# Sapphire Valley, NC - Foxhunt Resort



## rwroth (Sep 30, 2008)

My daughter's family (Cary, NC, 4 kids ages 1-13) want to try some first-time skiing in the NC mountains and availability at Foxhunt at Sapphire Valley is appealing. Can someone tell me what slopes & ski schools are nearby (how far?) and a little about the resort. The TUG ratings is "fair" (6.94). The only other resorts that may be available are Foxrun Townhouses (Lake Lure, 7.34 TUG rating) & Willow Run (Boone, 6.90 TUG rating) but these seem to be more distant to the slopes -- correct?. Also, when would be the best time to go -- i.e. Jan or Feb?


----------



## catwgirl (Oct 1, 2008)

I haven't been to Foxhunt so hopefully someone else will help you.  You can see pictures of their remodeled units here:

http://www.foxhuntsv.com/FoxhuntatSapphireValleyTimeshareNC.php


----------



## carl2591 (Oct 13, 2008)

*skiing*

hate to chime in here late but if you want to snow ski in NC better be in late jan to feb. We go to boone, banner elk area for better snow and resorts. 
In that area go to Chattahoochee ski area below asheville. Maggie Valley area is close. not sure how far sapphire valley is from the ski area.

chattahoochee has a nice ski area and good snow.


----------



## geekette (Oct 14, 2008)

Our first exchange was to Foxhunt a few years back.  They were nice enuf, especially the large master bedroom downstairs.  The mountains are tricky for driving, so do be forewarned.  There was a fireplace in the unit and we bought $25 of wood, delivered, from the resort, tho it was not seasoned firewood.  

There are some activities there, and amenities, I believe, are shared with Fairfield Sapphire Valley, a drive from your unit.  

Sorry, no info on skiing.


----------



## Carol C (Oct 14, 2008)

carl2591 said:


> hate to chime in here late but if you want to snow ski in NC better be in late jan to feb.

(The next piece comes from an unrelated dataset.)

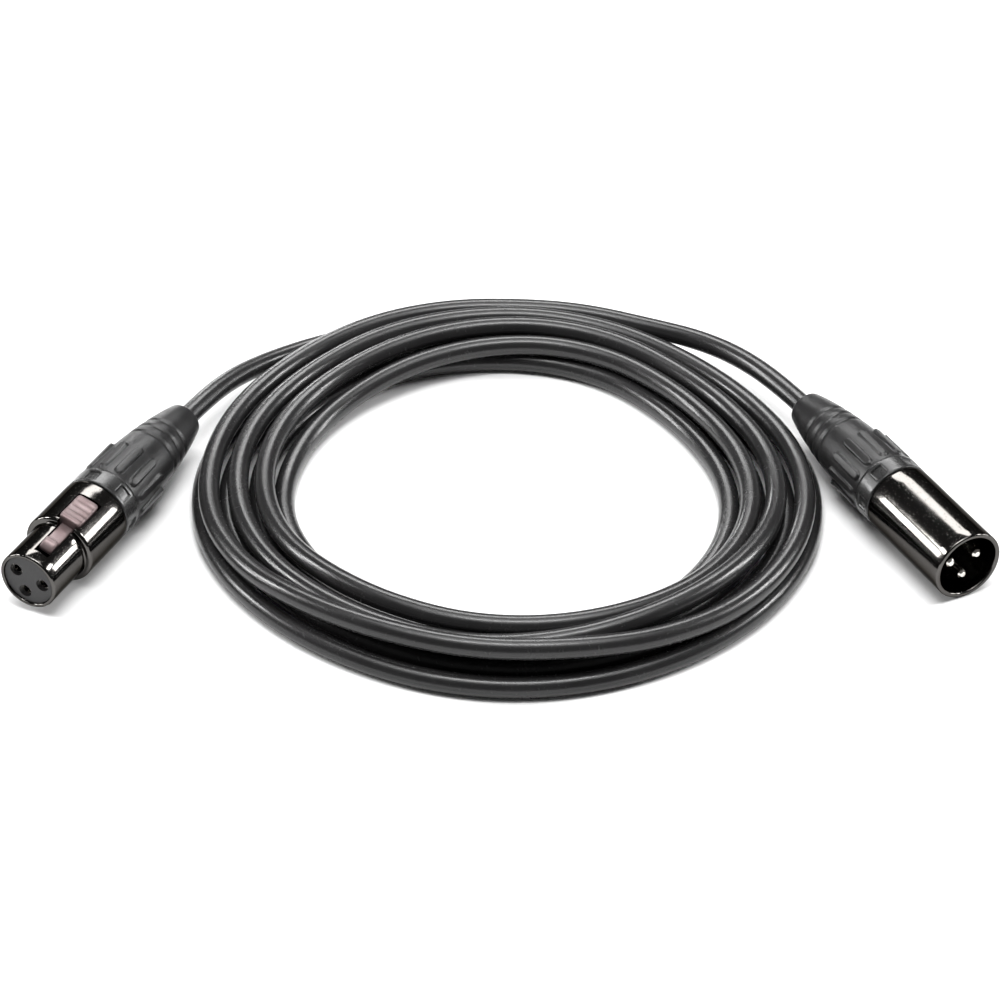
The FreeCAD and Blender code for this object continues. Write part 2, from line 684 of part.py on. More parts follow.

We go to boone, banner elk area for better snow and resorts.
> In that area go to Chattahoochee ski area below asheville. Maggie Valley area is close. not sure how far sapphire valley is from the ski area.
> 
> chattahoochee has a nice ski area and good snow.



Roy, I second this idea. If you wish to try skiing in a place like NC that's not world-class by any means, you want to stay right where the snow is best. Feb would be best bet. Maggie Valley has lots of hotels that will be cheap at that time. Also there's a t/s I stayed at in Maggie that was nice, those roundhouse configs. I enjoyed my unit. It was Peppertree Maggie Valley, but mgmt may have changed. I also think there's a Peppertree in Asheville...but that's going to be a hard exchange.


----------



## tombo (Oct 14, 2008)

In North carolina I love the Banner Elk area for lodging and I like to ski Sugar Mountain, Beech Mountain, Hawksnest, etc, all within a 2 minute to 30 minute drive of Banner Elk. http://www.skinorthcarolina.com/resort_locations.htm

Sapphire Valley Ski resort facts:

"They offer two runs, one each for intermediate and beginner skiers, featuring runs up to 1100 feet in length and a vertical drop of 200 feet."

In comparison to the above Sapphire Valley information, here is a quick Sugar Mountain comparison. Sugar Mountain is (for obvious reasons )my favorite North Carolina Ski resort.

 SUGAR MOUNTAIN RESORT STATISTICS & FACTS   
ONLINE: www.skisugar.com •   
SEASON: November - March 
SKIABLE ACRES: 115 Acres, the MOST in North Carolina  
VERTICAL DROP: 1,200 ft., the MOST in North Carolina  
LONGEST RUN: 1 1/2 Miles the LONGEST in North Carolina  
ELEVATION: Summit: 5,300 ft.
Base: 4,100 ft.  
LIFT NETWORK: 4 Double Chairs, including the two longest in N.C.
1 Triple Chair 

1 Handle Tow
1 Magic Carpet (Beginner's Area) 

1 Magic Carpet (Tubing Park)  
LIFT CAPACITY: 8,800 People Per Hour
4,750 Vertical Transport Feet  
SLOPES & TRAILS 20 slopes, 15 with lights for night skiing/riding.
Total Slope Length: 5 miles (approx.)


----------